In the Atlantic, the storm track and jet strength are positively correlated. A positive correlation is found in our model for weaker jets—hence, it could also explain the Atlantic variations. However, the much more nonlinear characteristics of waves there raise the question of whether our model is relevant. It is left for future research to examine this, and also whether the Atlantic storm track can, under other climate forcings, become more like that in the Pacific.-- Nili Harnik (Lamont-Doherty Earth Observatory) and Edmund K. M. Chang. “The Effects of Variations in Jet Width on the Growth of Baroclinic Waves: Implications for Midwinter Pacific Storm Track Variability,” in the 1 January Journal of the Atmospheric Sciences, 61, 23-40 (2004).



Possible Trends in Northern Hemisphere Storm Tracks

BAMS 83, March 2002, p. 348, Paper of Note


Results of a new analysis suggest that both the Pacific and Atlantic storm tracks intensified by about 30% from the 1960s to the 1990s, and that the month-to-month and interannual variations of the two storm tracks are significantly correlated. Our analysis also shows that much of the storm track variability is not related to previously documented modes of low frequency variability.

Mid-latitude weather and climate during the cool season are closely related to changes in the location and intensity of the storm tracks. For example, precipitation anomalies over the western United States associated with the El Nino-Southern Oscillation cycle are related to storm track variability.

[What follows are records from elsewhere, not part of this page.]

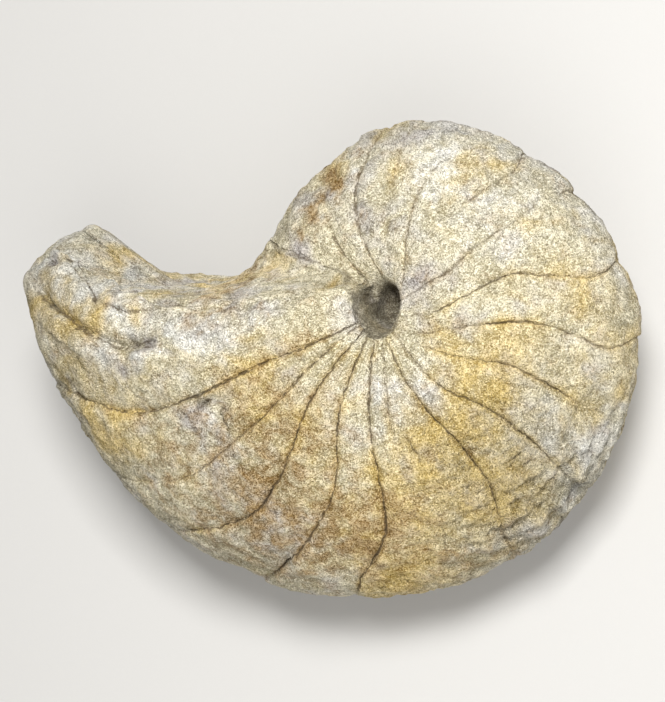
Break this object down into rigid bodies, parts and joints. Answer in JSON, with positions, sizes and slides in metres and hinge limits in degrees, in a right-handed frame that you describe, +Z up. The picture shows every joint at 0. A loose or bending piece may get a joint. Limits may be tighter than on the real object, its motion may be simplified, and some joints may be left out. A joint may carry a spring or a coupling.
{
  "type": "fossil nautilus",
  "caption": "Fossil nautilus: a coiled internal mould in sandy limestone, with a deep umbilicus, sinuous suture grooves and a worn open end, lying on one flank.",
  "frame": {"origin": "centre of the bounding box's base, on the surface that the fossil lies on", "axes": "+X from the open end towards the far side of the coil, +Y in the plane of the table towards the top of the coil, +Z up through the upper flank"},
  "size_m": [0.1286, 0.0938, 0.0561],
  "materials": {
    "stone": "fine sandy limestone, matt with a faint sheen, cream to ochre with grey and rust stains"
  },
  "bodies": {
    "root": {"fossil_nautilus": "stone"}
  },
  "joints": []
}
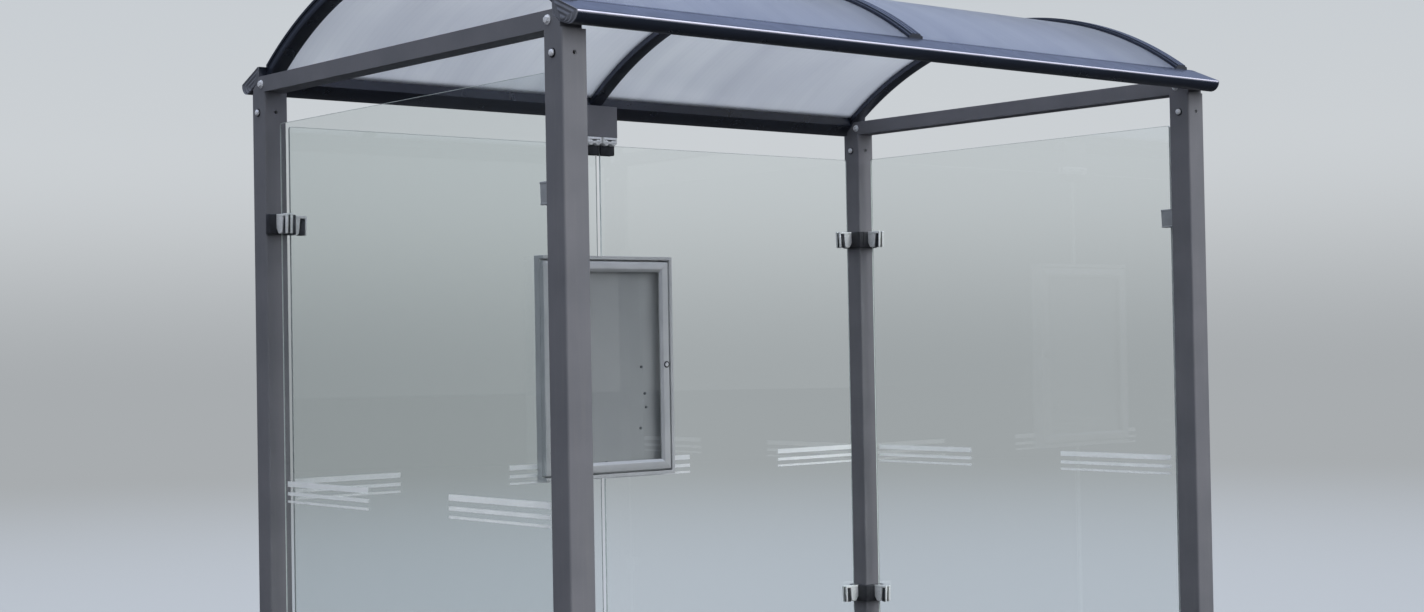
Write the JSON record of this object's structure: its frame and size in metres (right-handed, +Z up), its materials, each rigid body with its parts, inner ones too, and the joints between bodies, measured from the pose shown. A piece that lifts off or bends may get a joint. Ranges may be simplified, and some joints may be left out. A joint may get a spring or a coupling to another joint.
{
  "type": "bus shelter",
  "caption": "Open-fronted bus shelter with tube posts, clamped glass walls, an arched clear roof on ribs and a notice case with a hinged door.",
  "frame": {"origin": "on the ground, in the middle of the four posts", "axes": "+X to the right along the open front, +Y from the open front to the back wall, +Z up"},
  "size_m": [2.71, 1.788, 2.6561],
  "materials": {
    "dark_paint": "satin powder coat",
    "eave_paint": "satin powder coat",
    "clear_sheet": "translucent polycarbonate",
    "safety_glass": "clear toughened glass",
    "clamp_metal": "satin",
    "black_rubber": "matt",
    "zinc_steel": "bright zinc",
    "case_aluminium": "satin anodised",
    "panel_enamel": "satin enamel",
    "clear_acrylic": "clear acrylic",
    "lock_metal": "polished"
  },
  "bodies": {
    "shelter": {"post_front_left": "dark_paint", "post_front_right": "dark_paint", "post_rear_left": "dark_paint", "post_rear_right": "dark_paint", "foot_plate_front_left": "dark_paint", "foot_plate_front_right": "dark_paint", "foot_plate_rear_left": "dark_paint", "foot_plate_rear_right": "dark_paint", "head_inserts": "zinc_steel", "frame_bolts": "zinc_steel", "tie_beam_left": "dark_paint", "tie_beam_right": "dark_paint", "eave_front": "eave_paint", "eave_rear": "eave_paint", "eave_caps": "eave_paint", "rib_left": "eave_paint", "rib_middle": "eave_paint", "rib_right": "eave_paint", "rib_cover_left": "eave_paint", "rib_cover_middle": "eave_paint", "rib_cover_right": "eave_paint", "roof_sheet_left": "clear_sheet", "roof_sheet_right": "clear_sheet", "glass_left": "safety_glass", "glass_right": "safety_glass", "glass_back_left": "safety_glass", "glass_back_right": "safety_glass", "clamps_left": "clamp_metal", "clamps_right": "clamp_metal", "clamps_back_left": "clamp_metal", "clamps_back_right": "clamp_metal", "clamp_pads_left": "black_rubber", "clamp_pads_right": "black_rubber", "clamp_pads_back_left": "black_rubber", "clamp_pads_back_right": "black_rubber", "hanger_plate": "dark_paint", "floor_bracket": "dark_paint", "case_tray": "case_aluminium", "case_panel": "panel_enamel", "case_fixings": "zinc_steel", "case_hinges": "case_aluminium"},
    "case_door": {"case_door_hinges": "case_aluminium", "case_door_frame": "case_aluminium", "case_door_pane": "clear_acrylic", "case_lock": "lock_metal"}
  },
  "joints": [
    {"name": "case_door_hinge", "type": "hinge", "parent": "shelter", "child": "case_door", "pos_m": [-0.2758, 0.7488, 1.428], "axis": [0, 0, -1], "range_deg": [0, 100]}
  ]
}
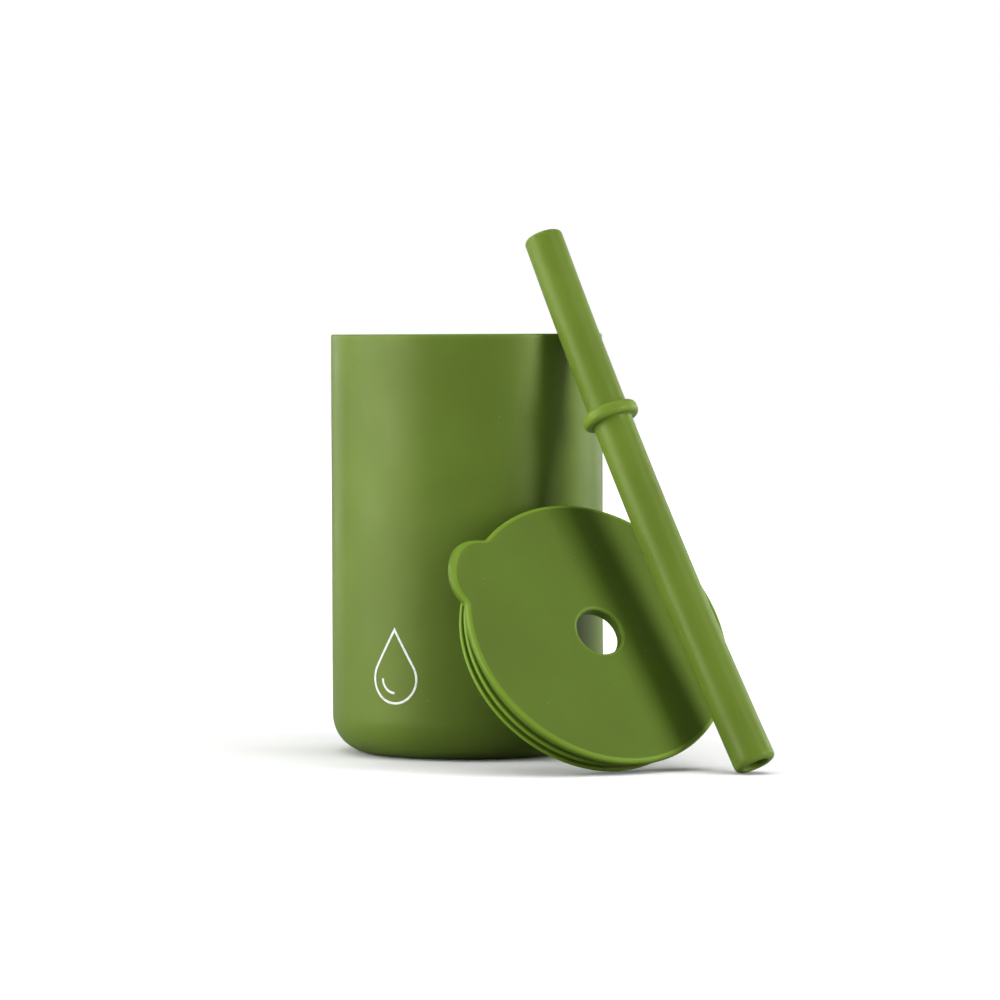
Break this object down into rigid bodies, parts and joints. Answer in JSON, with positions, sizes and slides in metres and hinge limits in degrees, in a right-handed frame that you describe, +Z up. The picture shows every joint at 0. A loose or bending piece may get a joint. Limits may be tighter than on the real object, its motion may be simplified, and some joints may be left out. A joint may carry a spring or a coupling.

An important issue is that spurious climate perturbations could be introduced into atmospheric analyses due to changes in the observing system. Our preliminary analysis of radiosonde observations along the storm tracks suggests that the upward trend based on radiosonde observations alone appears to be less than that based on the reanalysis data. Unfortunately, since the peaks of the storm tracks lie over the oceans (where there are no radiosonde stations with continuous records), the variations over the storm track peaks cannot be verified. Thus it is crucial that other direct evidence be found to substantiate the magnitude of the storm track variability, especially over the oceans.--Edmund K. M. Chang and Yunfei Fu. “Interdecadal Variations in Northern Hemisphere Winter Storm Track Intensity,” appearing in the 15 March Journal of Climate, 15, 642-658 (2002).